We also cannot overlook the hundreds of scandals involving major companies, such as child slave labor on plantations, environmental degradation, and the endless cycle of forced migration driven by natural resource conflicts. Business school curricula discourage students from confronting issues like overconsumption, where many people feel trapped, ensuring that sustainability, responsibility, and diversity remain little more than superficial topics. Of course, the central theme in these schools continues to be that capitalism is inevitable and that the financial and legal techniques supporting it are a pure science—an ideology that turns business schools into dangerous institutions.
What is needed now is action similar to that of the 1960s, when many sociology professors raised concerns about the hidden curriculum, which included lessons that were not part of the official university curriculum, such as topics related to women, people of color, the working class, and the local economy. These issues were raised to challenge the privilege and supremacy of the white man. Today, business schools have seemingly addressed this by introducing courses on ‘business ethics’ and ‘corporate social responsibility,’ but these topics often serve as little more than ways to ease institutional guilt rather than as genuine lessons on how to enact meaningful change, leaving the entire effort as just words without action.
Business schools have the privilege of shaping future leaders, and they must now reflect on what the world truly needs.

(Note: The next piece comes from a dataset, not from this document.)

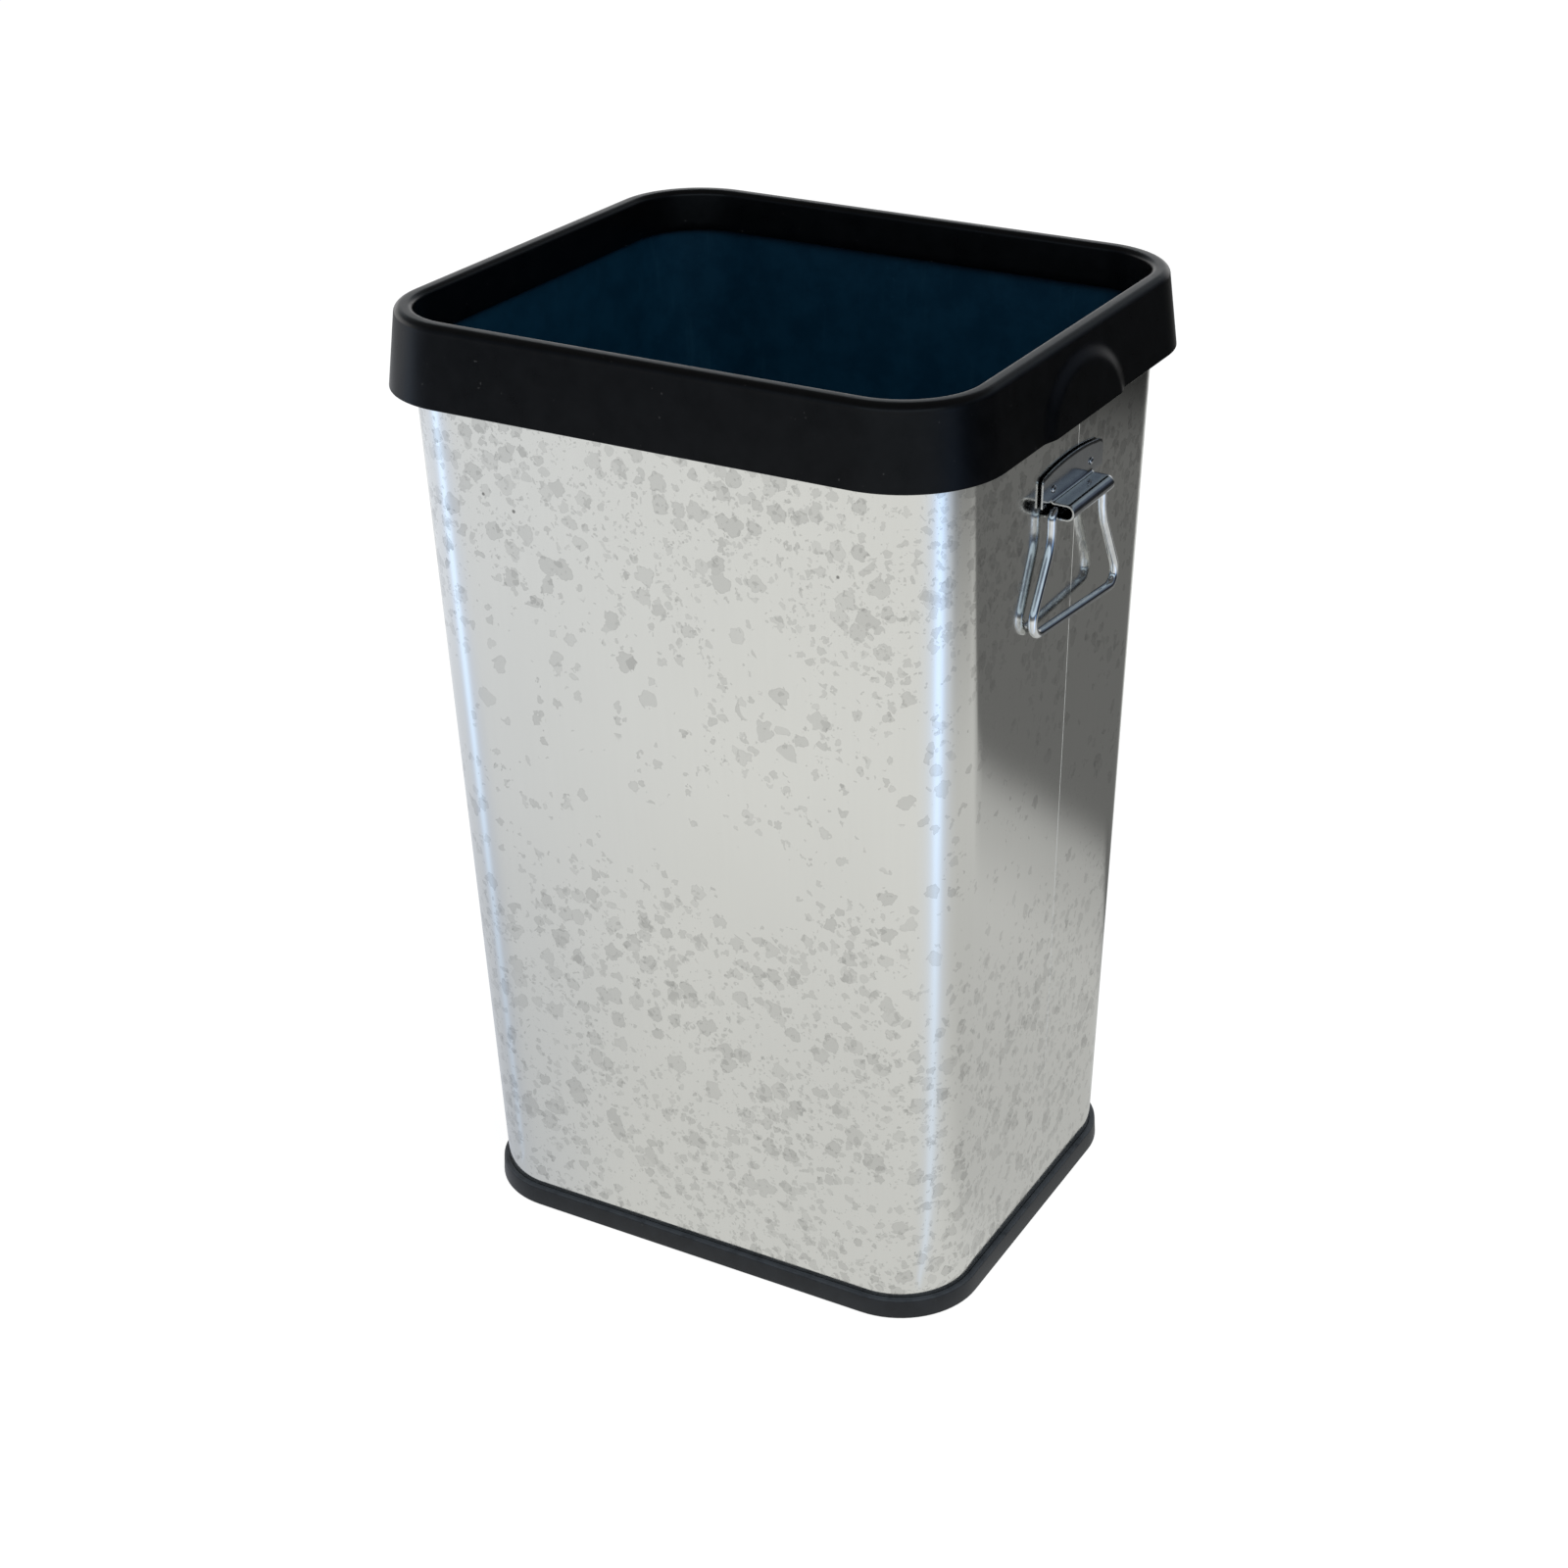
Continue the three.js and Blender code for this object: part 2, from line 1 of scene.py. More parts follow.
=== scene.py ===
import math

import bpy
import numpy as np
from mathutils import Matrix, Vector


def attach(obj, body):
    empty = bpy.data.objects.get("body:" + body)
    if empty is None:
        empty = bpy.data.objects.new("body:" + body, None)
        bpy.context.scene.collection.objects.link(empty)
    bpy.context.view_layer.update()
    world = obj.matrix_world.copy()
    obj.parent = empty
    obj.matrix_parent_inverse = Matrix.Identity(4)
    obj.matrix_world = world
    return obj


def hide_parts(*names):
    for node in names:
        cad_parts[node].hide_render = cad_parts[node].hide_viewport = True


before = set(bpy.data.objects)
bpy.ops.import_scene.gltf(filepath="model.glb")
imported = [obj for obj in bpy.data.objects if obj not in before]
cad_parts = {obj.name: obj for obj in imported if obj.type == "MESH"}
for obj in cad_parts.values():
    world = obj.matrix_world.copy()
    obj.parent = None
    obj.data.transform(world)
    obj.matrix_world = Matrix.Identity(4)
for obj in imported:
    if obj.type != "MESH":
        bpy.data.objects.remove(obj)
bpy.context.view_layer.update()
print("frame loaded")

# Every length in this script is in millimetres until makePiece turns it into metres.
metre = 0.001


# Value between low and high that eases in and out, from 0 to 1.
def eased(value, low, high):
    share = np.clip((value - low) / (high - low), 0, 1)
    return share * share * (3 - 2 * share)


# Points of an arc: centre plus radius times cosine and sine, from one angle to the other.
def arcPoints(centre, radius, fromDegrees, toDegrees, steps):
    angle = np.radians(np.linspace(fromDegrees, toDegrees, steps + 1))
    return np.stack([centre[0] + radius * np.cos(angle), centre[1] + radius * np.sin(angle)], 1)


def linePoints(start, end, steps):
    share = np.linspace(0, 1, steps + 1)[:, None]
    return np.asarray(start, float) + (np.asarray(end, float) - start) * share


# Faces of a grid of points, whose rows and columns may close on themselves.
def gridFaces(rows, columns, closeRows=False, closeColumns=False):
    row = np.arange(rows if closeRows else rows - 1)[:, None]
    column = np.arange(columns if closeColumns else columns - 1)[None]
    nextRow, nextColumn = (row + 1) % rows, (column + 1) % columns
    corners = [
        row * columns + column,
        row * columns + nextColumn,
        nextRow * columns + nextColumn,
        nextRow * columns + column,
    ]
    return np.stack(corners, -1).reshape(-1, 4)


# Faces of a tube of points, closed round, with a flat cap at each end.
def tubeFaces(rows, columns):
    firstCap = np.arange(columns)[None, ::-1]
    lastCap = (np.arange(columns) + (rows - 1) * columns)[None]
    return [gridFaces(rows, columns, closeColumns=True), firstCap, lastCap]


# Volume inside a group of faces: the sum of each fan triangle's triple product, over six.
def insideVolume(points, group):
    corner = points[group]
    total = 0.0
    for step in range(1, group.shape[1] - 1):
        normal = np.cross(corner[:, step], corner[:, step + 1])
        total += np.einsum("ij,ij->", corner[:, 0], normal)
    return total / 6


# Makes one piece from points and groups of faces, and turns the faces outward.
def makePiece(name, points, groups, materials, slots=None, crease=38, closed=True):
    points = np.asarray(points, float).reshape(-1, 3) * metre
    groups = [np.asarray(group) for group in groups]
    if closed and sum(insideVolume(points, group) for group in groups) < 0:
        groups = [group[:, ::-1] for group in groups]
    sizes = np.concatenate([np.full(len(group), group.shape[1]) for group in groups])
    mesh = bpy.data.meshes.new(name)
    mesh.vertices.add(len(points))
    mesh.vertices.foreach_set("co", points.astype(np.float32).ravel())
    mesh.loops.add(int(sizes.sum()))
    mesh.loops.foreach_set("vertex_index", np.concatenate([g.ravel() for g in groups]).astype(np.int32))
    mesh.polygons.add(len(sizes))
    mesh.polygons.foreach_set("loop_start", (np.cumsum(sizes) - sizes).astype(np.int32))
    if slots is not None:
        mesh.polygons.foreach_set("material_index", np.asarray(slots, np.int32))
    mesh.polygons.foreach_set("use_smooth", np.ones(len(sizes), bool))
    for material in materials:
        mesh.materials.append(material)
    mesh.update(calc_edges=True)
    mesh.validate()
    mesh.set_sharp_from_angle(angle=math.radians(crease))
    piece = bpy.data.objects.new(name, mesh)
    bpy.context.scene.collection.objects.link(piece)
    return piece


# Camera, at the photograph's place and angle
cameraView = {
    "place": (751.59, -1308.64, 1047.58),
    "yaw": 27.89,
    "pitch": 27.26,
    "roll": 0.07,
    "focal": 2741.59,
    "middle": (898.31, 807.4),
    "frameSide": 1600,
    "sensor": 36.0,
}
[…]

There is ample data, statistics, and research from capable and idealistic economists that debunk the theories of Friedman and Hayek, who argued that the sole responsibility of corporations is to maximize profits, with no regard for the negative consequences on others. It is time for business schools to educate tomorrow’s leaders on finding sustainable solutions to the crisis caused by capitalism and globalization—the dead end humanity has been driven into by bad faith, for which business schools bear a significant portion of the blame.